Breast screening exams from the Breast Cancer Surveillance Consortium reveal disparities in access to improved detection technologies
UC Davis School of Medicine Professor and Division Chief of Biostatistics Diana Miglioretti was among a team of researchers that conducted a cross-sectional study recently published in JAMA Network Open. Researchers evaluated accessibility to, and usage of, digital breast tomosynthesis (DBT) based on a variety of factors including race, ethnicity, education and income.
“We were concerned that new technologies could widen persistent disparities in breast cancer mortality if there isn’t equitable uptake by facilities accessed by underserved communities,” Miglioretti said via email.
According to the author contributions of the study, Miglioretti was involved in developing the concept and design of the study, acquiring data, conducting statistical analysis, interpreting the results, obtaining funding and supervising.
Miglioretti has a personal connection to her research that makes early detection of cancer especially important to her.
“My great-grandmother died of breast cancer in her early 30s and my grandmother and aunt were both diagnosed with breast cancer in their 40s,” Miglioretti said. “All eligible individuals in the US should have access to high-quality screening and follow-up care.”
According to the study, prospective trials and observational studies reveal that DBT, also known as 3-dimensional mammography, can be used to improve breast cancer screening outcomes when compared to digital mammography, more commonly known as DM, or 2-dimensional mammography.
DBT is a “relatively new technology,” according to a FAQ published by the FDA.
“3D mammography improves screening performance through lower false positive rates and small increases in cancer detection for some subgroups of individuals,” Miglioretti said. “If underserved communities do not have access to this new technology, they do not get to benefit from these improvements.”
Professor of Radiology at the University of Washington School of Medicine Christoph Lee said that underserved populations are usually the last to have access to new medical technologies.
“If 3D mammography does not diffuse into clinical settings in an equitable fashion, then differential technology adoption could exacerbate existing screening outcome disparities,” Lee said via email.
The results of the study lead to the general conclusion that women of minority races and ethnicities along with those of lower socioeconomic statuses have less access to DBT screening.
“Access to the best diagnostic tools for detecting breast cancer shouldn’t depend on your zip code or your income level,” said Associate Professor of Radiology at the UC Davis School of Medicine and Chief of the Breast Imaging Section Shadi Aminololama-Shakeri, via email. “That’s why this type of research is critical to enveil existing healthcare disparities. Only then can we start to address these inequalities and help patients access the latest lifesaving screening technology that gives us the best chance at detecting cancer.”

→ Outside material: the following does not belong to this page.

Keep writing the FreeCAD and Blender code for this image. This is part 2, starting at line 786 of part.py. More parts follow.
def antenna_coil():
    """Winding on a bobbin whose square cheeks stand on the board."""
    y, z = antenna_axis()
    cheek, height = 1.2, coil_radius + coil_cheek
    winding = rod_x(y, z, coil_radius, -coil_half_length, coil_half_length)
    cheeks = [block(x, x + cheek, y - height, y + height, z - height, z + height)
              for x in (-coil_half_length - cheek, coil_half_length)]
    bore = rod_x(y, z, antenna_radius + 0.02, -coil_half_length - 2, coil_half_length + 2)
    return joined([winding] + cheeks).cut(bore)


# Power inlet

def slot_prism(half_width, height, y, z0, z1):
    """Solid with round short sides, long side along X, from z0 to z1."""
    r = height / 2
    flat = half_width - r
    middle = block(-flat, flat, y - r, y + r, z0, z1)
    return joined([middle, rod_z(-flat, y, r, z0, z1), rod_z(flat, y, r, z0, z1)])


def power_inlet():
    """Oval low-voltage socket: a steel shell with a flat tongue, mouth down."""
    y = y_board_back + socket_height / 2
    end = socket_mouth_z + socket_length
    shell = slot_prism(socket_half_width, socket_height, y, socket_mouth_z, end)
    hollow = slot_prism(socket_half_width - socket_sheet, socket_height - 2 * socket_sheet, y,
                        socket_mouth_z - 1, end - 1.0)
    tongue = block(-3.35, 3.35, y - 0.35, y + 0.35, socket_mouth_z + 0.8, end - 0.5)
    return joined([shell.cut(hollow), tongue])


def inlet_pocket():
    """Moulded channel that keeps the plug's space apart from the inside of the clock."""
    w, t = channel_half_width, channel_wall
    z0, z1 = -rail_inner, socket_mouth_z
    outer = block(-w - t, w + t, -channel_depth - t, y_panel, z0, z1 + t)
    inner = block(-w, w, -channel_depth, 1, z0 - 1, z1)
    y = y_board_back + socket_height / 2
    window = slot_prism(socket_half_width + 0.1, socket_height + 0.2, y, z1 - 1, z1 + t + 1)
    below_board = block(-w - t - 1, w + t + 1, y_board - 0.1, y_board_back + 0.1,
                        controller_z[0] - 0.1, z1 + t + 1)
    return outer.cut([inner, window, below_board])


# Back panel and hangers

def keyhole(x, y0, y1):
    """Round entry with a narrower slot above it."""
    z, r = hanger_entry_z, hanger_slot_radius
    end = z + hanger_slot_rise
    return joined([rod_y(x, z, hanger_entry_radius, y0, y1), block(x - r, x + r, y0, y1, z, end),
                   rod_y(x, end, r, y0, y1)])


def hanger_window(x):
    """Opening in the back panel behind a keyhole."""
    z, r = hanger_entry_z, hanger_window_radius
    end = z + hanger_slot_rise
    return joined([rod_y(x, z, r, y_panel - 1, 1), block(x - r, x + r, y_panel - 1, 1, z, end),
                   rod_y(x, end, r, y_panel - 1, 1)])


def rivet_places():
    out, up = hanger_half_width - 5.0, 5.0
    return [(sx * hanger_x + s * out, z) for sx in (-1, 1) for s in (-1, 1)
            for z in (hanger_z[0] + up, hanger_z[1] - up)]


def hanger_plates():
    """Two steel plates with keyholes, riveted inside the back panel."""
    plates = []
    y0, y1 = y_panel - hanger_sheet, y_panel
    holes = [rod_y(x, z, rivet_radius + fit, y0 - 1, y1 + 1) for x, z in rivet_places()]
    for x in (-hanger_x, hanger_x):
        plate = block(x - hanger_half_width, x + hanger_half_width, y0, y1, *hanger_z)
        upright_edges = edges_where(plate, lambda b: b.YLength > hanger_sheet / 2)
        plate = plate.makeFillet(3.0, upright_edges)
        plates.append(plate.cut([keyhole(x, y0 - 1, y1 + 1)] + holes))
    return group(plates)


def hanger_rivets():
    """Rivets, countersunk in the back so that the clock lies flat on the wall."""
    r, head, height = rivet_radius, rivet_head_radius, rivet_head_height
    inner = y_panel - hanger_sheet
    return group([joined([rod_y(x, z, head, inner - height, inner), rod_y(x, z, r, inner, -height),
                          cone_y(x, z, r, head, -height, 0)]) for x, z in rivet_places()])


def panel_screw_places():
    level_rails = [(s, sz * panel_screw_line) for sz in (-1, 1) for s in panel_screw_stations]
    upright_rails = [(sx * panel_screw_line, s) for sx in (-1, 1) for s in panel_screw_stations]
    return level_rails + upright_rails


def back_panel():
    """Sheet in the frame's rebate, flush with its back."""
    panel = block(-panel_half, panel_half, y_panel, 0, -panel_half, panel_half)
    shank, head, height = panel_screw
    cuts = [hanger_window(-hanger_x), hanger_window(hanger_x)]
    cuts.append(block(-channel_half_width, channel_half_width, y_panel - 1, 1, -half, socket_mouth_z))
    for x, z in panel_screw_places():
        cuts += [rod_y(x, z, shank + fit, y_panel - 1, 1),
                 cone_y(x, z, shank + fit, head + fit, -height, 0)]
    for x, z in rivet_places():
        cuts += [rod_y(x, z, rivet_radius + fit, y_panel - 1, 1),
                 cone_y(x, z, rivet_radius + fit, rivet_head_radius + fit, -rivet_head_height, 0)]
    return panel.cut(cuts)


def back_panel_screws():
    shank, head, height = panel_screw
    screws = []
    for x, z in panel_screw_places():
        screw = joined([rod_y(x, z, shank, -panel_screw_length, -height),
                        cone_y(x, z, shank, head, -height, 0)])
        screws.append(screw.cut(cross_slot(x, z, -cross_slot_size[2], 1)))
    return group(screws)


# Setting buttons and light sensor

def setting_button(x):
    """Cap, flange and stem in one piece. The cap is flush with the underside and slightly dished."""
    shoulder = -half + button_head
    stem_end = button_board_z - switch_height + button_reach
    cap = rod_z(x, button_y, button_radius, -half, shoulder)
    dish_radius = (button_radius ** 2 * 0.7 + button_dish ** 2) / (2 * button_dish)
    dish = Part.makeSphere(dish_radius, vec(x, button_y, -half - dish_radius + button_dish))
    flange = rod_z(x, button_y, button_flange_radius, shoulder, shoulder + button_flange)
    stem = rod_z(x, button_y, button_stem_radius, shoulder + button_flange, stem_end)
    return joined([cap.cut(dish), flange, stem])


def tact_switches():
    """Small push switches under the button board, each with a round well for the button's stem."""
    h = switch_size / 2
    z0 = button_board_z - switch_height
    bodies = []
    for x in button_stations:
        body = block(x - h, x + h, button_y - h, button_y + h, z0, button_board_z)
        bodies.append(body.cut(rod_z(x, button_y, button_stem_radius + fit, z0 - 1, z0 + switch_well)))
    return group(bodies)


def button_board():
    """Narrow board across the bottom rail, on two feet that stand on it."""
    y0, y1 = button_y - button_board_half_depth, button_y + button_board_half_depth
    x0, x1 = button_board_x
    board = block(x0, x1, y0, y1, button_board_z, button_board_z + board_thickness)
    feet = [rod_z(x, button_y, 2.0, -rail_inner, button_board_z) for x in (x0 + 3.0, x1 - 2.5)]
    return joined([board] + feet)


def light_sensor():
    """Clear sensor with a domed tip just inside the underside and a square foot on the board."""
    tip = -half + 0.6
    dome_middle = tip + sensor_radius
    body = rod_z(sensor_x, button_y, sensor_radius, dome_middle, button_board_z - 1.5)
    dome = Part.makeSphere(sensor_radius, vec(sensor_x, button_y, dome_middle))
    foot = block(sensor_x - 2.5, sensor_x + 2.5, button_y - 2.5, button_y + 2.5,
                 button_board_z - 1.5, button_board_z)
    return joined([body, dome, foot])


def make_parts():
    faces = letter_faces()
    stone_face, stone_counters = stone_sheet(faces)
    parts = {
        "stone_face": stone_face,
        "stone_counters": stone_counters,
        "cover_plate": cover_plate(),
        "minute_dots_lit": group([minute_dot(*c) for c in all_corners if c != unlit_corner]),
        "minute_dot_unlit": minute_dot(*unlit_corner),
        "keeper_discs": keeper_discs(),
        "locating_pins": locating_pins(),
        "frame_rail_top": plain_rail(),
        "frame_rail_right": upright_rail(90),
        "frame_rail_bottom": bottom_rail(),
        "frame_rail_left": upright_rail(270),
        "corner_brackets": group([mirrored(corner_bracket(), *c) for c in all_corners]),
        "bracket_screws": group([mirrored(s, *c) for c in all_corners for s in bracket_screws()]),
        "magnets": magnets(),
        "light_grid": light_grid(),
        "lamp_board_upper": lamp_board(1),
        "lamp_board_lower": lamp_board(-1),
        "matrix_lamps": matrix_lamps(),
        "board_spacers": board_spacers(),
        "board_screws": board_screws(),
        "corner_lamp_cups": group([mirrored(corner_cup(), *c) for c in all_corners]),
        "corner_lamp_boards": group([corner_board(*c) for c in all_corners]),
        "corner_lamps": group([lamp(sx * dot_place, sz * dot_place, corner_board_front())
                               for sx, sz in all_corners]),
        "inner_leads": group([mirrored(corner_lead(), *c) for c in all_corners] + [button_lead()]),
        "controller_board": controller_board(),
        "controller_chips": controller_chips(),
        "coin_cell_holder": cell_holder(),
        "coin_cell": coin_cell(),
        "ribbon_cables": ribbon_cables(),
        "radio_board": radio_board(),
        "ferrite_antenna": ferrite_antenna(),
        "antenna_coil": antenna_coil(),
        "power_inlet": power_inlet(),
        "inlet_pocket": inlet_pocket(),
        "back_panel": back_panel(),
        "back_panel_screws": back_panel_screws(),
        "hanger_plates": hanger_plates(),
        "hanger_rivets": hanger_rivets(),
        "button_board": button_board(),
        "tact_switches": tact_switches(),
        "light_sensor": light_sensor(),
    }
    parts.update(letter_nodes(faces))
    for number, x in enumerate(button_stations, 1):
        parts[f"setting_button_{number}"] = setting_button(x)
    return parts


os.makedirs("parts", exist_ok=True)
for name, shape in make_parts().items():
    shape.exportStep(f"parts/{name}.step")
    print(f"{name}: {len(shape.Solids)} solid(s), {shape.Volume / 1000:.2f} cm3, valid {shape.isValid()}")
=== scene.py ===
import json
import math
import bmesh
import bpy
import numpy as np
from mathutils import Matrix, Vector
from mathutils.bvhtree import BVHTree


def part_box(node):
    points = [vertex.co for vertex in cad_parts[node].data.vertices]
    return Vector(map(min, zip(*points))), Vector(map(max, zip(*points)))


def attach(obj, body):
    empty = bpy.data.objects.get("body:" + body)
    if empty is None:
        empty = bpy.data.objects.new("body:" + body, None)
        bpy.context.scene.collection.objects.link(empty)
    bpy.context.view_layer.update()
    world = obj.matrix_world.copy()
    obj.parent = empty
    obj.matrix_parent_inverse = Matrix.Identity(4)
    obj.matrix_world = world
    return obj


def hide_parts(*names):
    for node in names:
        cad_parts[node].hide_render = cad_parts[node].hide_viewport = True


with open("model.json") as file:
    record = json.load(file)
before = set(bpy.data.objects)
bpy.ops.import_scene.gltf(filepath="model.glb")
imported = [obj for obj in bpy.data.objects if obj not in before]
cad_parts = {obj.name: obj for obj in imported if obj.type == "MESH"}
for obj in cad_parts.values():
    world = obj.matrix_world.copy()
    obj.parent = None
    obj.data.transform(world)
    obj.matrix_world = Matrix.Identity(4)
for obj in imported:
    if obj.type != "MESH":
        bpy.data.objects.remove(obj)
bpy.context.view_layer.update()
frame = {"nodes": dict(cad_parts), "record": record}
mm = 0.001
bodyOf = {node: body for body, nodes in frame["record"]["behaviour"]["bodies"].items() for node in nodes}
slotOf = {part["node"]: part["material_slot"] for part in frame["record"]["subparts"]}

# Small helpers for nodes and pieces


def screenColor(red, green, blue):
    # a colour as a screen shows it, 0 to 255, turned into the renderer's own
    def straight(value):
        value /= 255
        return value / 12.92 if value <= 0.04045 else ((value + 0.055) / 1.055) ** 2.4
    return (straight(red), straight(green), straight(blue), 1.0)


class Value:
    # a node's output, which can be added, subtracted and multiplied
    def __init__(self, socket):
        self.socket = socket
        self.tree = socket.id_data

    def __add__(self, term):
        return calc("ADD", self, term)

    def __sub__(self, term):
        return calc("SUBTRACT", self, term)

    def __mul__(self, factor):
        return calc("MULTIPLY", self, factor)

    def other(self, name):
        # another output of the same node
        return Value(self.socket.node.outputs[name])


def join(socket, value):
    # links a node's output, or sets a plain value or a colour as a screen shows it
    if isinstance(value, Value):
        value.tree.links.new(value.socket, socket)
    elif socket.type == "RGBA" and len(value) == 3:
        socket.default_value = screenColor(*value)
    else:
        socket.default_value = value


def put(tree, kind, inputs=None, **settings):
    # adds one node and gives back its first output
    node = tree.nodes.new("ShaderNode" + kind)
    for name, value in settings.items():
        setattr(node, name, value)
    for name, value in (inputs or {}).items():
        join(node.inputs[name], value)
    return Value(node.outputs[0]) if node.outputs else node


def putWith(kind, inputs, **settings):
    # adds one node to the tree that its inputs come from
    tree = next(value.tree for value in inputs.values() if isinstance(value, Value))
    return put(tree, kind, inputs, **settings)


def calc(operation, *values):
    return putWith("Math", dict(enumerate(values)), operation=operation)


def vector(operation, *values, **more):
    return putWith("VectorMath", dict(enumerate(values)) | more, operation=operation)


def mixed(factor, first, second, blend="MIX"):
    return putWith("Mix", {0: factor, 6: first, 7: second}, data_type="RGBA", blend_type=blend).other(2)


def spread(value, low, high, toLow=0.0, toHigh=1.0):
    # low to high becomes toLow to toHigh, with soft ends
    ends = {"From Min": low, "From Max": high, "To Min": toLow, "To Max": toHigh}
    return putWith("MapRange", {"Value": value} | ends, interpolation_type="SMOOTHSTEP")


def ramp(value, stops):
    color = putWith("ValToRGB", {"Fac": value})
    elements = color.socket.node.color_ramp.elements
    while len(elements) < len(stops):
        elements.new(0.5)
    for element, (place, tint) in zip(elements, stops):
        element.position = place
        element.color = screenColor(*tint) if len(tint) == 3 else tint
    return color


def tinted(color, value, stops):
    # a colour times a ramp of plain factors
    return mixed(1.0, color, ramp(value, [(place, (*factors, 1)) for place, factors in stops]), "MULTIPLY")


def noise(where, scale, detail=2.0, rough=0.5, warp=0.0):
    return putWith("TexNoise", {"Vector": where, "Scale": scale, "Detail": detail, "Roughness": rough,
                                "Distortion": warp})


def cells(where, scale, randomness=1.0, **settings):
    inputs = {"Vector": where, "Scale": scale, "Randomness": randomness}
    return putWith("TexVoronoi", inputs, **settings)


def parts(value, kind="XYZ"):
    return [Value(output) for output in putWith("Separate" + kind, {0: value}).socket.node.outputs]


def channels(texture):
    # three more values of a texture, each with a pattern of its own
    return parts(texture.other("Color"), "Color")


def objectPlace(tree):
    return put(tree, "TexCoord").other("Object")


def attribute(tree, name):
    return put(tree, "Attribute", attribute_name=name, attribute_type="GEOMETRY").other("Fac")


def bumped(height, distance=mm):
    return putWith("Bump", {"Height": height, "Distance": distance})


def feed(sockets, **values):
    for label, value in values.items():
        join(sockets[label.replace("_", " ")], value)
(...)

In particular, only 37.7% of Black women, 44% of Hispanic women, and 42.8% of Asian Americans were able to acquire DBT when both screening technologies were available.
Additionally, while 50.6% of women with a college degree obtained DBT, only 40.8% of women with less than a highschool diploma were able to access this technology.
“It is important to identify inequalities in the diffusion of new technologies so that healthcare providers, policy makers and advocacy groups can focus on ways to ensure more equitable access to these technologies,” Miglioretti said.
Similarly, only 43.9% of women living in zip codes associated with the lowest income quartiles obtained DBT in comparison to the 51.4% of women in the highest income quartile.
“We need more clear guidance on what subpopulations of women are most likely to benefit from 3D mammography, and to lower barriers to access for these women,” Lee said. “These include providing evidence to third-party payers for clinical effectiveness of 3D mammography in specific populations.”
These results were determined from approximately 2.3 million “routine screening mammography examinations among women aged 40 to 89 years,” collected from 92 imaging facilities in five different states between Jan. 1, 2011 and Dec. 31, 2017, according to the study. This data was provided by the Breast Cancer Surveillance Consortium.
“The Breast Cancer Surveillance Consortium is unique in that all of their facilities prospectively collect very detailed woman-level information at each imaging exam,” Lee said. “This allowed us to associate individual social determinants of health with their exam-level outcomes.”
Miglioretti said classifying individuals as coming from an underserved community proved to be a challenging task.
“We used crude measures based on self-reported race/ethnicity and education and geocoded measures of income and rural/urban residence,” Miglioretti said. “In future research, we would like to evaluate other measures of social determinants of health including measures of structural racism.”
Miglioretti said that one of her top priorities is providing high-quality health care for all by ensuring each individual has access to high-quality screening, follow-up and treatment.
“At UC Davis, 3D mammography is available to every woman who walks through our doors,” Shakeri said.